# Data block
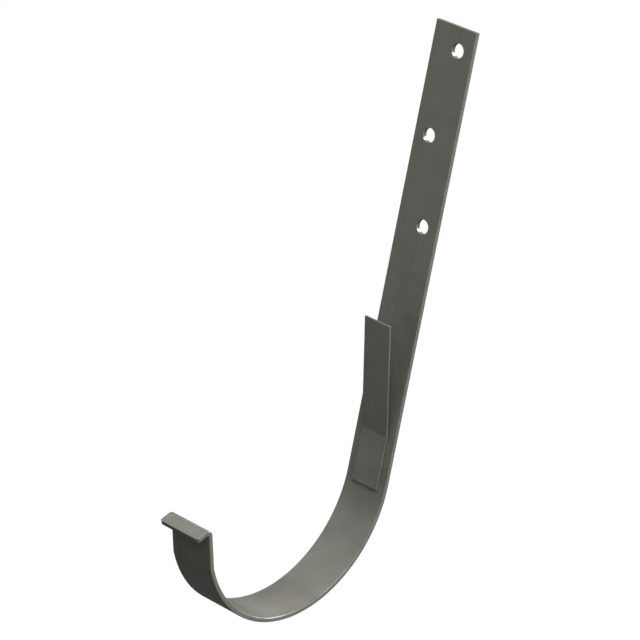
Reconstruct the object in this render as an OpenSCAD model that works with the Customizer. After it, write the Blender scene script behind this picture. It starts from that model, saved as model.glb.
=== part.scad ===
// Gutter bracket: a strap bracket that hangs a half-round rain gutter from a rafter, a fascia or the
// roof decking. One flat steel strip is folded into a leaning shank with three staggered screw holes,
// a half-round hook, a short front upright and a lip turned outwards under the gutter's bead. A thin
// tongue is lapped on the inside of the strip, its foot lying on it and its free end standing clear,
// ready to be bent over the gutter's rear edge.
//
// The origin is the centre of the gutter seat, halfway across the strip. +X points to the wall, +Z up,
// and the gutter runs along Y. All lengths are in millimetres and all angles in degrees.

/* [Strip] */
// Width of the strip, along the gutter
strap_w = 25.5; // [20:0.5:40]
// Thickness of the strip, with its coat
strap_t = 2.3; // [1.5:0.1:4]
// Rounding of the strip's long edges
strap_edge_r = 0.4; // [0.2:0.1:0.7]

/* [Shank] */
// Length of the straight shank, from the end of the hook to the cut end
shank_l = 227.5; // [180:0.5:320]
// Angle by which the shank leans back from the vertical
shank_lean = 15; // [0:0.5:30]

/* [Hook] */
// Inside radius of the half-round hook, which is the seat of the gutter
seat_r = 59; // [40:0.5:80]
// Angle of the sharper bend where the hook turns into the front upright
front_bend = 9; // [4:0.5:20]
// Inside radius of that bend
front_bend_r = 3; // [1:0.5:8]
// Length of the straight front upright
front_l = 18; // [8:0.5:40]
// Angle by which the front upright leans outwards
front_lean = 2; // [0:0.5:10]

/* [Lip] */
// Angle by which the lip droops below the horizontal
lip_droop = 14; // [0:0.5:30]
// Inside radius of the fold between the upright and the lip
lip_fold_r = 1.1; // [0.5:0.1:4]
// Straight length of the lip past the fold
lip_l = 5.6; // [4:0.1:20]
// Radius of the lip's two outer corners
lip_corner_r = 1.4; // [0.5:0.1:3]

/* [Screw holes] */
// Diameter of the screw holes
hole_d = 7.2; // [4:0.1:9]
// Number of screw holes
hole_count = 3; // [1:1:4]
// Distance from the cut end of the shank to the first hole
hole_first = 11.2; // [8:0.1:20]
// Distance from one hole to the next, along the shank
hole_pitch = 43.5; // [15:0.5:50]
// Distance of each hole from the middle of the strip, on alternate sides
hole_stagger = 3.5; // [0:0.1:5]

/* [Tongue] */
// Width of the tongue
tongue_w = 16.5; // [10:0.5:20]
// Thickness of the tongue, with its coat
tongue_t = 1; // [0.6:0.1:1.5]
// Length of the tongue's foot below the top of the hook, on the curve of the seat
tongue_toe = 4; // [1:0.5:10]
// Length of the tongue's foot above the top of the hook, flat on the shank
tongue_foot = 22.8; // [15:0.1:40]
// Length of the tongue's free end
tongue_free = 60.2; // [30:0.1:80]
// Angle by which the free end leans back from the vertical
tongue_lean = 1.5; // [-10:0.5:14]
// Inside radius of the bend between the foot and the free end
tongue_bend_r = 2; // [1:0.5:10]
// Rounding of the tongue's long edges
tongue_edge_r = 0.2; // [0.1:0.05:0.25]

/* [Hidden] */
$fn = 96;
graphite = [0.34, 0.34, 0.33];
// The hook takes up what the shank, the front bend and the upright leave of the half turn
hook_sweep = 180 - shank_lean - front_lean - front_bend;
// The lip is folded back from the upright, past the horizontal
lip_fold = 90 - front_lean + lip_droop;
// The toe's length is measured on the face that touches the seat
toe_sweep = tongue_toe / seat_r * 180 / PI;
tongue_bend = shank_lean - tongue_lean;
// What a drill passes beyond each face of the strip
drill_over = 1;
// The runs on either side of the front bend and of the lip's fold reach this far into them
lap = 0.05;
// and these two tight bends are this much fuller all round than the runs that end inside them
swell = 0.01;

// Cross-section of a flat strip with rounded long edges: its gutter face lies on x = 0 and its back on
// x = t, and its width runs along y
module strip_section(w, t, r) {
    translate([r, -w / 2]) square([t - 2 * r, w]);
    translate([0, -w / 2 + r]) square([t, w - 2 * r]);
    for (x = [r, t - r], y = [r - w / 2, w / 2 - r])
        translate([x, y]) circle(r);
}

// A bend of inside radius bend_r about the origin, from x = bend_r towards +Z
module turn(w, t, r, bend_r, angle) {
    rotate([90, 0, 0]) rotate_extrude(angle = angle)
        translate([bend_r, 0]) strip_section(w, t, r);
}

// A tight bend, a little fuller than the strip
module tight_turn(bend_r, angle) {
    turn(strap_w + 2 * swell, strap_t + 2 * swell, strap_edge_r + swell, bend_r - swell, angle);
}

// Puts its children at the far end of a bend towards the gutter face that starts at z = 0
module past_bend_in(bend_r, angle) {
    translate([-bend_r, 0, 0]) rotate([0, -angle, 0]) translate([bend_r, 0, 0]) children();
}

// The same for a bend towards the back of a strip of thickness t
module past_bend_out(t, bend_r, angle) {
    translate([t + bend_r, 0, 0]) rotate([0, angle, 0]) translate([-t - bend_r, 0, 0]) children();
}

// The end of the lip, a straight run whose two far corners are rounded off
module lip_end() {
    intersection() {
        translate([0, 0, -lap]) linear_extrude(lip_l + lap) strip_section(strap_w, strap_t, strap_edge_r);
        rotate([0, 90, 0]) linear_extrude(strap_t) lip_outline();
    }
}

// Outline of the lip seen square on, from the fold at x = 0 to the free edge at x = -lip_l
module lip_outline() {
    translate([-lip_l + lip_corner_r, -strap_w / 2]) square([lip_l - lip_corner_r + lap, strap_w]);
    translate([-lip_l, -strap_w / 2 + lip_corner_r]) square([lip_l + lap, strap_w - 2 * lip_corner_r]);
    for (side = [-1, 1])
        translate([-lip_l + lip_corner_r, side * (strap_w / 2 - lip_corner_r)]) circle(lip_corner_r);
}

// Puts its children where the hook passes into the shank: their +Z runs up the shank, and x = 0 is
// the strip's gutter face
module at_hook_top() {
    rotate([0, shank_lean, 0]) translate([seat_r, 0, 0]) children();
}

// Drills for the staggered screw holes, square to the shank
module screw_hole_drills() {
    for (i = [0 : hole_count - 1])
        translate([-drill_over, (i % 2 == 0 ? -1 : 1) * hole_stagger, shank_l - hole_first - i * hole_pitch])
            rotate([0, 90, 0]) cylinder(d = hole_d, h = strap_t + 2 * drill_over);
}

// The half-round hook, from z = 0 round to the front bend
module hook() {
    translate([-seat_r, 0, 0])
        turn(strap_w, strap_t, strap_edge_r, seat_r, hook_sweep + lap / seat_r * 180 / PI);
}

// The front bend, the upright, the fold and the lip
module front() {
    translate([-front_bend_r, 0, 0]) tight_turn(front_bend_r, front_bend);
    past_bend_in(front_bend_r, front_bend) {
        translate([0, 0, -lap]) linear_extrude(front_l + 2 * lap) strip_section(strap_w, strap_t, strap_edge_r);
        translate([0, 0, front_l]) {
            translate([strap_t + lip_fold_r, 0, 0]) mirror([1, 0, 0]) tight_turn(lip_fold_r, lip_fold);
            past_bend_out(strap_t, lip_fold_r, lip_fold) lip_end();
        }
    }
}

// The folded strip, in one piece from the shank's cut end to the tip of the lip
module strap() {
    color(graphite) at_hook_top() difference() {
        union() {
            linear_extrude(shank_l) strip_section(strap_w, strap_t, strap_edge_r);
            mirror([0, 0, 1]) {
                hook();
                past_bend_in(seat_r, hook_sweep) front();
            }
        }
        screw_hole_drills();
    }
}

// The thin retaining tongue: its toe follows the seat, its foot lies flat on the shank, and its free
// end is bent forward to stand almost upright
module tongue() {
    color(graphite) at_hook_top() translate([-tongue_t, 0, 0]) {
        mirror([0, 0, 1]) translate([tongue_t - seat_r, 0, 0])
            turn(tongue_w, tongue_t, tongue_edge_r, seat_r - tongue_t, toe_sweep);
        linear_extrude(tongue_foot) strip_section(tongue_w, tongue_t, tongue_edge_r);
        translate([0, 0, tongue_foot]) {
            translate([-tongue_bend_r, 0, 0])
                turn(tongue_w, tongue_t, tongue_edge_r, tongue_bend_r, tongue_bend);
            past_bend_in(tongue_bend_r, tongue_bend)
                linear_extrude(tongue_free) strip_section(tongue_w, tongue_t, tongue_edge_r);
        }
    }
}

strap();
tongue();
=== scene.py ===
"""A strap bracket for a half-round gutter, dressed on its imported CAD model."""
import math

import bpy
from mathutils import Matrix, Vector


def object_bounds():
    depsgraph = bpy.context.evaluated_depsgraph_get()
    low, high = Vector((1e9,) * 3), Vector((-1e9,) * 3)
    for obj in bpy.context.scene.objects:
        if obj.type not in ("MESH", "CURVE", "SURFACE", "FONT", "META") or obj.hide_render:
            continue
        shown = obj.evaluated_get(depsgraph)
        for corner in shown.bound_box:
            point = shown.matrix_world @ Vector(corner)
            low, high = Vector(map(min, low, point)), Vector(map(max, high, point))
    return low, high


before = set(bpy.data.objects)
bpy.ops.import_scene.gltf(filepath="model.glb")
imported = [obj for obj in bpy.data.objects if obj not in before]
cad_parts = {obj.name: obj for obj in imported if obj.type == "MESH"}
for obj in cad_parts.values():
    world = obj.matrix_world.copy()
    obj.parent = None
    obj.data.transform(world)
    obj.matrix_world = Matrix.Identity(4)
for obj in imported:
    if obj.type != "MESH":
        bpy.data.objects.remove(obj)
cad_box = [list(corner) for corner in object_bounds()]
MM = 0.001


# Strap ---------------------------------------------------------------------------------------
# One flat steel strip, rolled with round long edges, punched while flat, bent cold into shank,
# hook, upright and lip, and then coated all over, in the holes too, with satin graphite powder.

class Field:
    """A value or colour in a material's node tree, which Python's operators build on."""

    def __init__(self, tree, socket):
        self.tree, self.socket = tree, socket

    def node(self, kind, settings=(), outlet=0, **links):
        """Adds a node of a kind, sets its settings, feeds its sockets and gives one of its outputs."""
        made = self.tree.nodes.new(kind)
        for name, value in dict(settings).items():
            setattr(made, name, value)
        for name, value in links.items():
            inlet = made.inputs[int(name[1:]) if name[1:].isdigit() else name.replace("_", " ")]
            if isinstance(value, Field):
                self.tree.links.new(value.socket, inlet)
            else:
                inlet.default_value = value
        return Field(self.tree, made.outputs[outlet])

    def maths(self, operation, *others, clamp=False):
        links = {f"i{k}": v for k, v in enumerate((self, *others))}
        return self.node("ShaderNodeMath", {"operation": operation, "use_clamp": clamp}, **links)

    def __add__(self, other):
        return self.maths("ADD", other)

    def __mul__(self, other):
        return self.maths("MULTIPLY", other)

    __radd__, __rmul__ = __add__, __mul__

    def fade(self, low, high):
        """0 below low and 1 above high, with a smooth step between."""
        return self.node("ShaderNodeMapRange", {"interpolation_type": "SMOOTHSTEP"},
                         Value=self, From_Min=low, From_Max=high, To_Min=0.0, To_Max=1.0)

    def mix(self, first, second):
        """first where the field is 0 and second where it is 1, as colours."""
        return self.node("ShaderNodeMix", {"data_type": "RGBA"}, outlet=2, i0=self, i6=first, i7=second)


class Finish:
    """A material with one Principled shader, and the object's own coordinates to draw on."""

    def __init__(self, name, **fixed):
        self.material = bpy.data.materials.new(name)
        self.material.use_nodes = True
        self.tree = self.material.node_tree
        self.shader = self.tree.nodes["Principled BSDF"]
        for socket, value in fixed.items():
            self.shader.inputs[socket.replace("_", " ")].default_value = value
        place = self.tree.nodes.new("ShaderNodeTexCoord")
        self.place = Field(self.tree, place.outputs["Object"])

    def noise(self, size, detail):
        """Noise whose patches are about size metres across."""
        return self.place.node("ShaderNodeTexNoise", Vector=self.place, Scale=1.0 / size, Detail=detail)

    def feed(self, **varying):
        for socket, field in varying.items():
            self.tree.links.new(field.socket, self.shader.inputs[socket.replace("_", " ")])

    def dress(self, *nodes):
        for node in nodes:
            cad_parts[node].data.materials.clear()
            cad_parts[node].data.materials.append(self.material)


GRAPHITE = (0.158, 0.155, 0.134, 1.0)
GRAPHITE_DARK = (0.144, 0.141, 0.122, 1.0)
MOTTLE_SIZE = 11.0 * MM
MOTTLE_EDGE = 0.15  # half the range of the mottle's noise over which one tone turns into the other
SATIN = 0.21
SATIN_MOTTLE = 0.08  # how much rougher the coat is at most where the mottle is high
PEEL_SIZE = 0.9 * MM
PEEL_HEIGHT = 0.03 * MM
PEEL_STRENGTH = 0.2
GRAIN_SIZE = 0.2 * MM
GRAIN_SHARE = 0.2  # of the relief, and the peel has the rest
COAT_IOR = 1.5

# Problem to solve
Everything from the line with "shank, and its free" through the line with "shown = obj.evaluated_get(depsgraph)", both ends included, should be repeated exactly; nothing else should appear.

# Expected answer
// The thin retaining tongue: its toe follows the seat, its foot lies flat on the shank, and its free
// end is bent forward to stand almost upright
module tongue() {
    color(graphite) at_hook_top() translate([-tongue_t, 0, 0]) {
        mirror([0, 0, 1]) translate([tongue_t - seat_r, 0, 0])
            turn(tongue_w, tongue_t, tongue_edge_r, seat_r - tongue_t, toe_sweep);
        linear_extrude(tongue_foot) strip_section(tongue_w, tongue_t, tongue_edge_r);
        translate([0, 0, tongue_foot]) {
            translate([-tongue_bend_r, 0, 0])
                turn(tongue_w, tongue_t, tongue_edge_r, tongue_bend_r, tongue_bend);
            past_bend_in(tongue_bend_r, tongue_bend)
                linear_extrude(tongue_free) strip_section(tongue_w, tongue_t, tongue_edge_r);
        }
    }
}

strap();
tongue();
=== scene.py ===
"""A strap bracket for a half-round gutter, dressed on its imported CAD model."""
import math

import bpy
from mathutils import Matrix, Vector


def object_bounds():
    depsgraph = bpy.context.evaluated_depsgraph_get()
    low, high = Vector((1e9,) * 3), Vector((-1e9,) * 3)
    for obj in bpy.context.scene.objects:
        if obj.type not in ("MESH", "CURVE", "SURFACE", "FONT", "META") or obj.hide_render:
            continue
        shown = obj.evaluated_get(depsgraph)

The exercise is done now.